— PROBLEM —
What is needed is an exact copy of the lines from the line containing "What build123d script" to the line containing "BOTTOM_BAR_HEIGHT = 103.5", both lines included, and nothing else.
## START PROVIDED MATERIAL
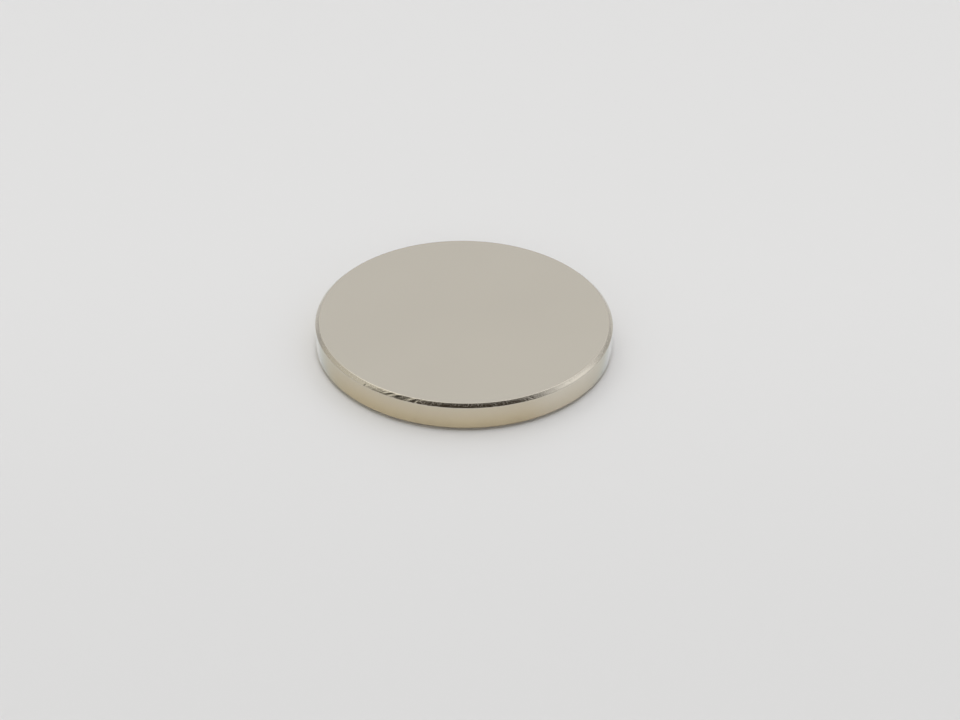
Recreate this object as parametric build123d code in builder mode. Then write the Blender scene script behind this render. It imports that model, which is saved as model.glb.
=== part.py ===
from build123d import *
import os
from math import radians, sqrt, tan

# Disc magnet: one flat disc with ground faces and a bevel round each of its two edges.
# Millimetres, +Z up. The origin is the centre of the lower face, which the disc rests on.

# Driving dimensions
disc_diameter = 50.0
disc_thickness = 5.0
# The bevel takes this much off the face and this much off the wall, which makes it 45 degrees
bevel_leg = 0.6
# Tumbling and plating leave the corners on both sides of a bevel a little round
corner_radius = 0.15

# The wall and the flat of each face, inside their bevels
disc_radius = disc_diameter / 2
face_radius = disc_radius - bevel_leg
wall_bottom = bevel_leg
wall_top = disc_thickness - bevel_leg

# Each corner turns by half a right angle. Two of them share a bevel or the wall, whichever is
# narrower, so that width limits their rounding, and a flat is left between them.
corner_turn = radians(45)
rounded_share = 0.8
narrowest_flat = min(bevel_leg * sqrt(2), wall_top - wall_bottom)
largest_radius = rounded_share * narrowest_flat / 2 / tan(corner_turn / 2)
rounding = min(corner_radius, largest_radius)

# The half section runs from the axis out along the lower face, up the wall and back
with BuildPart() as disc_magnet:
    with BuildSketch(Plane.XZ) as half_section:
        with BuildLine():
            Polyline(
                (0, 0),
                (face_radius, 0),
                (disc_radius, wall_bottom),
                (disc_radius, wall_top),
                (face_radius, disc_thickness),
                (0, disc_thickness),
                close=True,
            )
        make_face()
        rim_corners = half_section.vertices().filter_by(lambda corner: corner.X > 0)
        fillet(rim_corners, radius=rounding)
    revolve(axis=Axis.Z)
disc_magnet.part.label = "disc_magnet"

os.makedirs("parts", exist_ok=True)
export_step(disc_magnet.part, "parts/disc_magnet.step")
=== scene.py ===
"""A nickel-plated disc magnet with ground bevels, lying on a pale studio sweep.

The plated disc is one closed surface of revolution with the marks of its grinding in the mesh.
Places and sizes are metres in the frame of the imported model, +Z up. Azimuths are measured from
the side that faces the camera, positive towards +X, and elevations from the floor.
"""

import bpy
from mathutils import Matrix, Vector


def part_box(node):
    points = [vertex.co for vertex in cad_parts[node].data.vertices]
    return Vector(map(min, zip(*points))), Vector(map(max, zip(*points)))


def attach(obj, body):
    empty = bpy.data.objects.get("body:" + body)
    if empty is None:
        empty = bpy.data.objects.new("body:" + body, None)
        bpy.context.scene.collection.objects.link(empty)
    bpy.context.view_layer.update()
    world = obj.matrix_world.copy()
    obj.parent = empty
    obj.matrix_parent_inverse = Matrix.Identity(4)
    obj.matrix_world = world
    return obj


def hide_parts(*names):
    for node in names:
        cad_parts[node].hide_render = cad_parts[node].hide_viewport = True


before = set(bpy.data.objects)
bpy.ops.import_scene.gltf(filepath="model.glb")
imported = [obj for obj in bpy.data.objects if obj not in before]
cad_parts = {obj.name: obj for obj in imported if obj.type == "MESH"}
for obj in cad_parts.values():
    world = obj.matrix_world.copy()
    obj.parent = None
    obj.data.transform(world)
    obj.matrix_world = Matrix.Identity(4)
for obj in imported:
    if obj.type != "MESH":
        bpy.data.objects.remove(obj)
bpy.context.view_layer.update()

import bpy
import numpy as np
from bpy.props import FloatProperty, FloatVectorProperty, IntProperty, PointerProperty
from mathutils import Matrix, Vector

bl_info = {
    "name": "Disc Magnet",
    "version": (1, 0, 0),
    "blender": (4, 5, 0),
    "location": "3D View > Sidebar > Magnet",
    "description": "Builds a nickel-plated disc magnet on a pale studio sweep",
    "category": "Object",
}

MM = 0.001
DEGREES = 180 / np.pi
CAD_NODE = "disc_magnet"
DISC_LOW, DISC_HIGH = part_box(CAD_NODE)

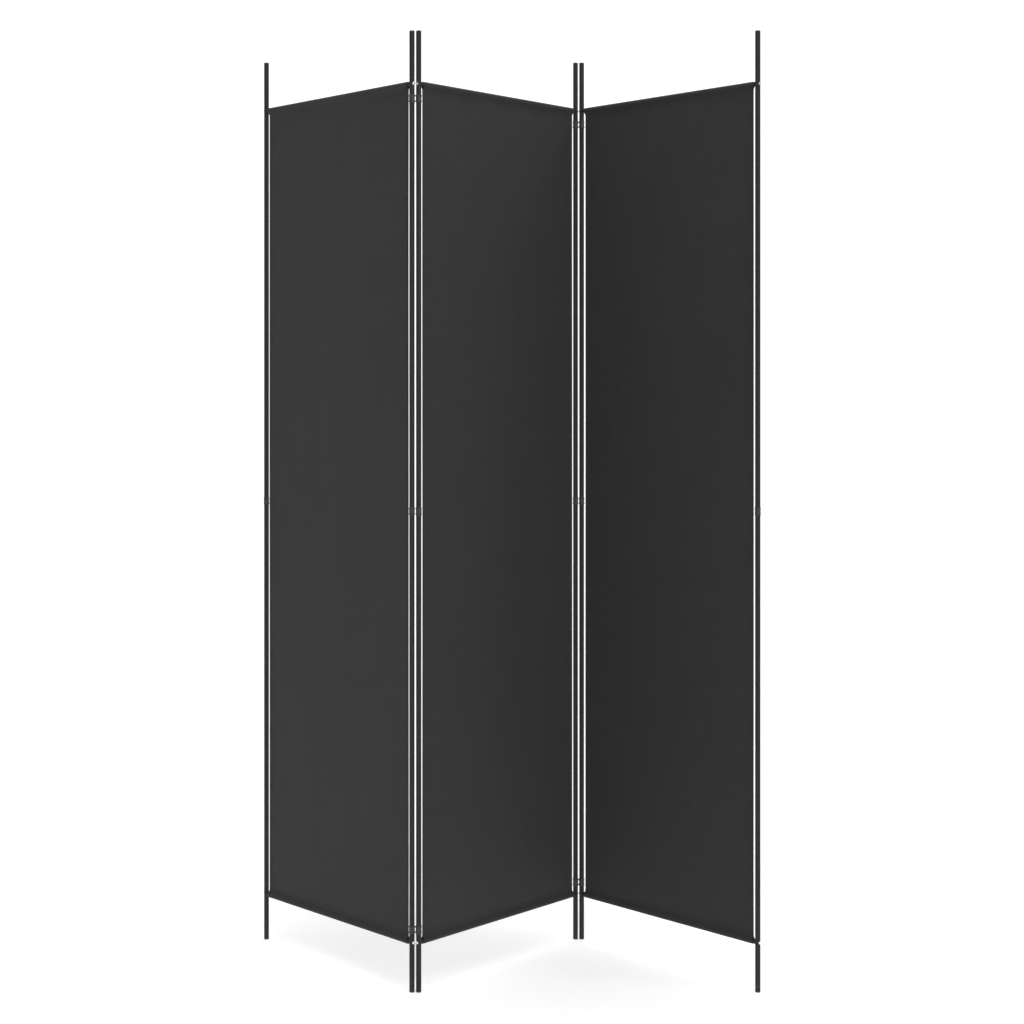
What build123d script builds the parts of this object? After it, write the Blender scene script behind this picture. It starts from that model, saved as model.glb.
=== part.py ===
from build123d import *
from math import cos, radians
import os

# A three-panel folding room divider screen. Each panel is two steel poles, two cross bars and a
# fabric sheet with a sleeve at each end. Figure-of-eight clips join the poles of neighbouring
# panels and turn on them, so the screen stands in a zigzag or folds flat.
#
# Millimetres and degrees. +Z is up and +X runs along the screen. The origin is on the floor, in the
# middle of the middle panel. Every panel is drawn in its own frame, with its poles on the X axis.

# ---- Driving dimensions -------------------------------------------------------------------------
SCREEN_HEIGHT = 2000.0  # floor to the top of the poles
PANEL_PITCH = 489.0  # between the axes of a panel's two poles; laid out flat, the screen is 1506 wide
PANEL_ANGLE = 45.0  # between a panel and the line of the screen, as it stands
HINGE_PITCH = 14.0  # between the axes of the two poles in a hinge clip

POLE_DIAMETER = 11.0
BAR_DIAMETER = 10.0
TUBE_WALL = 0.8
SPLICE_HEIGHT = 1000.0  # the two halves of a pole meet here
TOP_BAR_HEIGHT = 1889.5
BOTTOM_BAR_HEIGHT = 103.5

UPPER_CLIP_HEIGHT = 1859.0
LOWER_CLIP_HEIGHT = 130.0
COLLAR_DIAMETER = 13.0  # over the beads of a splice collar or hinge clip
COLLAR_LENGTH = 16.0
WAIST_DIAMETER = 11.9  # of the thin sleeve between the beads
BEAD_HEIGHT = 3.4
BEAD_OFFSET = 5.6  # of a bead's middle from the collar's middle
BEAD_ROUND = 0.5
NECK_HEIGHT = 1.4  # of the webs that join the two barrels of a hinge clip
NECK_WIDTH = 6.0

FABRIC_EDGE_GAP = 11.0  # from a pole's axis to the side edge of the fabric
FABRIC_THICKNESS = 0.7
SLEEVE_SEAM_DROP = 10.5  # from a bar's axis to the seam that closes its sleeve
SHEET_SETBACK = 0.8  # of the hanging sheet, behind the plane of the bars' axes

CAP_FLANGE_HEIGHT = 3.0
CAP_PLUG_LENGTH = 12.0
CAP_ROUND = 1.0
SPIGOT_LENGTH = 90.0

SCREW_DIAMETER = 3.4
SCREW_HOLE_DIAMETER = 3.8
SCREW_HEAD_DIAMETER = 6.8
SCREW_HEAD_HEIGHT = 1.1  # over the pole's surface; less than half the gap between paired poles
SCREW_RIM_HEIGHT = 0.4  # over the pole's surface, where the head's dome starts
SCREW_REACH = 18.0  # into the bar, past the pole's surface
RECESS_LENGTH = 3.0  # of the cross recess in a screw's head
RECESS_WIDTH = 0.7
RECESS_DEPTH = 0.6
INSERT_LENGTH = 18.0
INSERT_SETBACK = 3.0  # from the pole's surface to the insert's end

FIT_CLEARANCE = 0.05  # each side, between pieces that fit into or turn on each other
COPE_CLEARANCE = 0.15  # between a bar's hollowed end and the pole
SLEEVE_CLEARANCE = 0.15  # between the fabric sleeve and its bar

# ---- Sizes that follow ---------------------------------------------------------------------------
HALF_PITCH = PANEL_PITCH / 2
PANEL_SPACING = PANEL_PITCH * cos(radians(PANEL_ANGLE)) + HINGE_PITCH
POLE_RADIUS = POLE_DIAMETER / 2
POLE_BORE_RADIUS = POLE_RADIUS - TUBE_WALL
PLUG_RADIUS = POLE_BORE_RADIUS - FIT_CLEARANCE
RUNNING_BORE_RADIUS = POLE_RADIUS + FIT_CLEARANCE
BAR_RADIUS = BAR_DIAMETER / 2
BAR_BORE_RADIUS = BAR_RADIUS - TUBE_WALL
FABRIC_WIDTH = PANEL_PITCH - 2 * FABRIC_EDGE_GAP
SLEEVE_INNER_RADIUS = BAR_RADIUS + SLEEVE_CLEARANCE
SLEEVE_OUTER_RADIUS = SLEEVE_INNER_RADIUS + FABRIC_THICKNESS

ALONG_X = Rotation(0, 90, 0)  # turns a solid that stands on Z to lie along X

PANELS = {
    "left": Location((-PANEL_SPACING, 0, 0), (0, 0, -PANEL_ANGLE)),
    "middle": Location((0, 0, 0), (0, 0, PANEL_ANGLE)),
    "right": Location((PANEL_SPACING, 0, 0), (0, 0, -PANEL_ANGLE)),
}
# The poles from left to right: name, panel, and the end of the panel that the pole is at.
POLES = [
    ("left_outer", "left", -1),
    ("left_inner", "left", 1),
    ("middle_left", "middle", -1),
    ("middle_right", "middle", 1),
    ("right_inner", "right", -1),
    ("right_outer", "right", 1),
]
# The two hinge lines: name, and which end of the middle panel they are at.
HINGES = [("left", -1), ("right", 1)]


def pole_frame(panel, end):
    """A pole's frame: its axis on Z, and its X axis towards the fabric."""
    half_turn = 0 if end < 0 else 180
    return PANELS[panel] * Location((end * HALF_PITCH, 0, 0), (0, 0, half_turn))


def upright(radius, bottom, top):
    """A round bar about Z, from one height to another."""
    return Pos(0, 0, (bottom + top) / 2) * Cylinder(radius, top - bottom)


def tube(outer_radius, bore_radius, bottom, top):
    return upright(outer_radius, bottom, top) - upright(bore_radius, bottom, top)


def outermost_rim(solid, radius):
    """The round edges of a solid that have this radius."""
    rims = solid.edges().filter_by(GeomType.CIRCLE)
    return [rim for rim in rims if abs(rim.radius - radius) < FIT_CLEARANCE]


# ---- Poles and what is fitted to them ------------------------------------------------------------
def screw_hole(height):
    hole = ALONG_X * Cylinder(SCREW_HOLE_DIAMETER / 2, 2 * POLE_DIAMETER)
    return Pos(0, 0, height) * hole


def pole_upper():
    half = tube(POLE_RADIUS, POLE_BORE_RADIUS, SPLICE_HEIGHT, SCREEN_HEIGHT - CAP_FLANGE_HEIGHT)
    return half - screw_hole(TOP_BAR_HEIGHT)


def pole_lower():
    half = tube(POLE_RADIUS, POLE_BORE_RADIUS, CAP_FLANGE_HEIGHT, SPLICE_HEIGHT)
    return half - screw_hole(BOTTOM_BAR_HEIGHT)


def splice_spigot():
    """The steel tube inside a pole that its two halves slide onto."""
    bottom = SPLICE_HEIGHT - SPIGOT_LENGTH / 2
    return tube(PLUG_RADIUS, PLUG_RADIUS - TUBE_WALL, bottom, bottom + SPIGOT_LENGTH)


def bead():
    ring = Cylinder(COLLAR_DIAMETER / 2, BEAD_HEIGHT)
    return fillet(outermost_rim(ring, COLLAR_DIAMETER / 2), BEAD_ROUND)


def beaded_barrel():
    """A thin sleeve with a raised bead near each end, before it is bored, its middle at the origin."""
    barrel = Cylinder(WAIST_DIAMETER / 2, COLLAR_LENGTH)
    for side in (-1, 1):
        barrel += Pos(0, 0, side * BEAD_OFFSET) * bead()
    return barrel


def running_bore():
    return Cylinder(RUNNING_BORE_RADIUS, 2 * COLLAR_LENGTH)


def splice_collar():
    """The plastic sleeve that covers the joint between the two halves of a pole."""
    return Pos(0, 0, SPLICE_HEIGHT) * (beaded_barrel() - running_bore())


def cap():
    """A plug with a rounded flange, standing on its flange."""
    flange = upright(POLE_RADIUS, 0, CAP_FLANGE_HEIGHT)
    floor_rim = [rim for rim in outermost_rim(flange, POLE_RADIUS) if rim.center().Z < CAP_ROUND]
    flange = fillet(floor_rim, CAP_ROUND)
    return flange + upright(PLUG_RADIUS, 0, CAP_FLANGE_HEIGHT + CAP_PLUG_LENGTH)


def foot_cap():
    return cap()


def top_cap():
    return Pos(0, 0, SCREEN_HEIGHT) * Rotation(180, 0, 0) * cap()


# ---- Hinge clips ---------------------------------------------------------------------------------
def hinge_clip():
    """Two barrels side by side on the X axis, joined by a web at each pair of beads."""
    clip = Pos(-HINGE_PITCH / 2, 0, 0) * beaded_barrel()
    clip += Pos(HINGE_PITCH / 2, 0, 0) * beaded_barrel()
    for side in (-1, 1):
        clip += Pos(0, 0, side * BEAD_OFFSET) * Box(HINGE_PITCH / 2, NECK_WIDTH, NECK_HEIGHT)
    for side in (-1, 1):
        clip -= Pos(side * HINGE_PITCH / 2, 0, 0) * running_bore()
    return clip


def hinge_frame(end, height):
    """Midway between the two poles of a hinge line, at a clip's height."""
    pole = pole_frame("middle", end)
    return Pos(pole.position.X + end * HINGE_PITCH / 2, pole.position.Y, height)


# ---- Bars and their fastenings -------------------------------------------------------------------
def cross_bar(height):
    """A tube between the two poles, its ends hollowed to sit round them."""
    bar = ALONG_X * tube(BAR_RADIUS, BAR_BORE_RADIUS, -HALF_PITCH, HALF_PITCH)
    for end in (-1, 1):
        cope = Cylinder(POLE_RADIUS + COPE_CLEARANCE, 2 * BAR_DIAMETER)
        bar -= Pos(end * HALF_PITCH, 0, 0) * cope
    return Pos(0, 0, height) * bar


def bar_insert():
    """The threaded plug in a bar's end, in the pole's frame and at the height of its axis."""
    start = POLE_RADIUS + INSERT_SETBACK
    radius = BAR_BORE_RADIUS - FIT_CLEARANCE
    bore = SCREW_DIAMETER / 2 + FIT_CLEARANCE
    return ALONG_X * tube(radius, bore, start, start + INSERT_LENGTH)


def bar_screw():
    """A low domed cross-head screw, in the pole's frame. Its head is seated on the pole's round."""
    face = POLE_RADIUS + SCREW_HEAD_HEIGHT
    rim = SCREW_HEAD_DIAMETER / 2
    dome_height = SCREW_HEAD_HEIGHT - SCREW_RIM_HEIGHT
    dome_radius = (rim**2 + dome_height**2) / (2 * dome_height)
    head = ALONG_X * upright(rim, -face, 0)
    head &= Pos(dome_radius - face, 0, 0) * Sphere(dome_radius)
    head -= Cylinder(POLE_RADIUS + FIT_CLEARANCE, 2 * SCREW_HEAD_DIAMETER)
    shank = ALONG_X * upright(SCREW_DIAMETER / 2, -POLE_RADIUS - SCREW_RIM_HEIGHT, POLE_RADIUS + SCREW_REACH)
    screw = head + shank
    for tilt in (0, 90):
        slot = Box(2 * RECESS_DEPTH, RECESS_LENGTH, RECESS_WIDTH)
        screw -= Pos(-face, 0, 0) * Rotation(tilt, 0, 0) * slot
    return screw


def at_bar_ends(piece):
    """Four copies of a piece, in the panel's frame: one at each end of both bars."""
    copies = []
    for end, half_turn in ((-1, 0), (1, 180)):
        for height in (TOP_BAR_HEIGHT, BOTTOM_BAR_HEIGHT):
            place = Location((end * HALF_PITCH, 0, height), (0, 0, half_turn))
            copies.append(place * piece)
    return copies


# ---- Fabric --------------------------------------------------------------------------------------
def sleeve(radius, seam_half_width, seam_direction):
    """A solid rod along X with a teardrop section: round about the bar, closing to its seam."""
    seam = seam_direction * SLEEVE_SEAM_DROP
    rod = ALONG_X * Cylinder(radius, FABRIC_WIDTH)
    corners = [
        (0, -radius, 0),
        (0, radius, 0),
        (0, seam_half_width, seam),
        (0, -seam_half_width, seam),
    ]
    closing = Face(Wire.make_polygon(corners, close=True))
    wedge = Pos(-FABRIC_WIDTH / 2, 0, 0) * extrude(closing, FABRIC_WIDTH, dir=(1, 0, 0))
    return rod + wedge


def fabric():
    """One cloth, folded over each bar and sewn along a seam. The sheet hangs just behind the bars' plane."""
    top_seam = TOP_BAR_HEIGHT - SLEEVE_SEAM_DROP
    bottom_seam = BOTTOM_BAR_HEIGHT + SLEEVE_SEAM_DROP
    sheet_height = top_seam - bottom_seam + 2 * FABRIC_THICKNESS
    middle = (top_seam + bottom_seam) / 2
    cloth = Pos(0, SHEET_SETBACK, middle) * Box(FABRIC_WIDTH, 2 * FABRIC_THICKNESS, sheet_height)
    for height, seam_direction in ((TOP_BAR_HEIGHT, -1), (BOTTOM_BAR_HEIGHT, 1)):
        bar_axis = Pos(0, 0, height)
        cloth += bar_axis * sleeve(SLEEVE_OUTER_RADIUS, FABRIC_THICKNESS, seam_direction)
        cloth -= bar_axis * sleeve(SLEEVE_INNER_RADIUS, FABRIC_THICKNESS / 4, seam_direction)
    return cloth


# ---- Assembly ------------------------------------------------------------------------------------
def write(name, *solids):
    shape = solids[0] if len(solids) == 1 else Compound(list(solids))
    shape.label = name
    export_step(shape, f"parts/{name}.step")


def write_poles():
    for name, panel, end in POLES:
        frame = pole_frame(panel, end)
        write(f"{name}_pole_upper", frame * pole_upper())
        write(f"{name}_pole_lower", frame * pole_lower())
        write(f"{name}_splice_spigot", frame * splice_spigot())
        write(f"{name}_splice_collar", frame * splice_collar())
        write(f"{name}_top_cap", frame * top_cap())
        write(f"{name}_foot_cap", frame * foot_cap())


def write_panels():
    for name, frame in PANELS.items():
        write(f"{name}_top_bar", frame * cross_bar(TOP_BAR_HEIGHT))
        write(f"{name}_bottom_bar", frame * cross_bar(BOTTOM_BAR_HEIGHT))
        write(f"{name}_fabric", frame * fabric())
        write(f"{name}_bar_screws", *[frame * screw for screw in at_bar_ends(bar_screw())])
        write(f"{name}_bar_inserts", *[frame * insert for insert in at_bar_ends(bar_insert())])


def write_hinges():
    for name, end in HINGES:
        write(f"{name}_hinge_clip_upper", hinge_frame(end, UPPER_CLIP_HEIGHT) * hinge_clip())
        write(f"{name}_hinge_clip_lower", hinge_frame(end, LOWER_CLIP_HEIGHT) * hinge_clip())


os.makedirs("parts", exist_ok=True)
write_poles()
write_panels()
write_hinges()
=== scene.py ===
# %% [markdown]
# # A folding room divider screen
#
# The real screen is three cloth panels on thin steel poles, joined by small plastic clips so that it
# stands in a zigzag. The steel and plastic pieces arrive from the CAD model as a fixed frame, and
# they keep their meshes: here they only get their finishes. The cloth is made here, because a sewn
# sheet with sleeves, hems and stitches is a thing of surfaces, and Blender is better at those.

# %% Load the frame
import bpy
import math
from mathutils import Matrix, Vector


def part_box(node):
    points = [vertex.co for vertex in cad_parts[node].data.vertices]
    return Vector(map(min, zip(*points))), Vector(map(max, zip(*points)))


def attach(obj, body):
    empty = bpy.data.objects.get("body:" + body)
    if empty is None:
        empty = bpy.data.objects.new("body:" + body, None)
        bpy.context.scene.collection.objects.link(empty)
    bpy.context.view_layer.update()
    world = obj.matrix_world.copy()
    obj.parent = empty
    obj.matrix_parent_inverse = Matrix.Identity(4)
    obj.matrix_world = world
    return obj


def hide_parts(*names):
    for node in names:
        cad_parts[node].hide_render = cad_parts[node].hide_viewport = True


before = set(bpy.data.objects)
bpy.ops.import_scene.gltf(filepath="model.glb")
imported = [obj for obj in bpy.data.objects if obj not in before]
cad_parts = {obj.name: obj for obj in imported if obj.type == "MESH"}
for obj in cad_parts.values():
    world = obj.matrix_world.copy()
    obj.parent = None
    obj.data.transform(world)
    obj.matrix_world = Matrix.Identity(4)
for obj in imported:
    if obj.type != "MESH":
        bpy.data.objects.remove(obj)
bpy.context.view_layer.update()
print("pieces from CAD:", len(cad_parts))

MM = 0.001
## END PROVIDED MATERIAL
— RIGHT ANSWER —
What build123d script builds the parts of this object? After it, write the Blender scene script behind this picture. It starts from that model, saved as model.glb.
=== part.py ===
from build123d import *
from math import cos, radians
import os

# A three-panel folding room divider screen. Each panel is two steel poles, two cross bars and a
# fabric sheet with a sleeve at each end. Figure-of-eight clips join the poles of neighbouring
# panels and turn on them, so the screen stands in a zigzag or folds flat.
#
# Millimetres and degrees. +Z is up and +X runs along the screen. The origin is on the floor, in the
# middle of the middle panel. Every panel is drawn in its own frame, with its poles on the X axis.

# ---- Driving dimensions -------------------------------------------------------------------------
SCREEN_HEIGHT = 2000.0  # floor to the top of the poles
PANEL_PITCH = 489.0  # between the axes of a panel's two poles; laid out flat, the screen is 1506 wide
PANEL_ANGLE = 45.0  # between a panel and the line of the screen, as it stands
HINGE_PITCH = 14.0  # between the axes of the two poles in a hinge clip

POLE_DIAMETER = 11.0
BAR_DIAMETER = 10.0
TUBE_WALL = 0.8
SPLICE_HEIGHT = 1000.0  # the two halves of a pole meet here
TOP_BAR_HEIGHT = 1889.5
BOTTOM_BAR_HEIGHT = 103.5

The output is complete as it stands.